N’y a-t-il pas cependant, entre ces deux conceptions extrêmes de la simplicité de l’âme et de sa tripartition, un stade intermédiaire auquel la pensée de Platon se serait un moment arrêtée ? Peut-être le trouverait-on dans la doctrine du Timée. Les émotions, aussi bien celles qui sont nobles et généreuses que celles qui sont passionnées et grossières, y sont en effet présentées (42 ab, de ; 69 c-70 b) comme n’appartenant pas à la nature essentielle et primitive de l’âme : elles caractérisent une autre espèce d’âme, l’espèce mortelle, celle que les démiurges inférieurs ont mission de fabriquer afin de constituer des âmes humaines. — Mais, si l’on examine de près cette exposition, une première remarque paraît s’imposer.
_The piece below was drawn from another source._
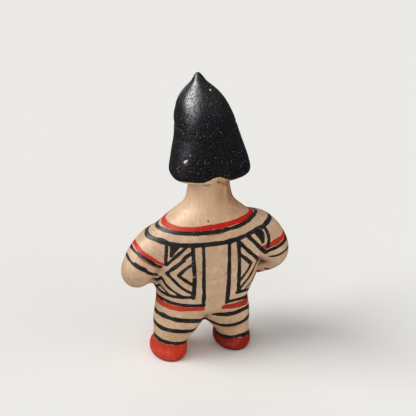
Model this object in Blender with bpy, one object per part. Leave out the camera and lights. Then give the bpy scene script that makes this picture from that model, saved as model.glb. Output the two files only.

Quand Platon passe en revue (69 cd) les états caractéristiques de cette espèce mortelle de l’âme, c’est d’une façon péjorative qu’il les détermine : ce sont des émotions violentes et qui nous contraignent ; c’est le plaisir en tant que princi-

  1. Lois X 894 c, 896 cd, e sq. ; cf. Timée 46 de. La dernière idée est un élargissement d’une indication du Phédon, 98 c-99 c.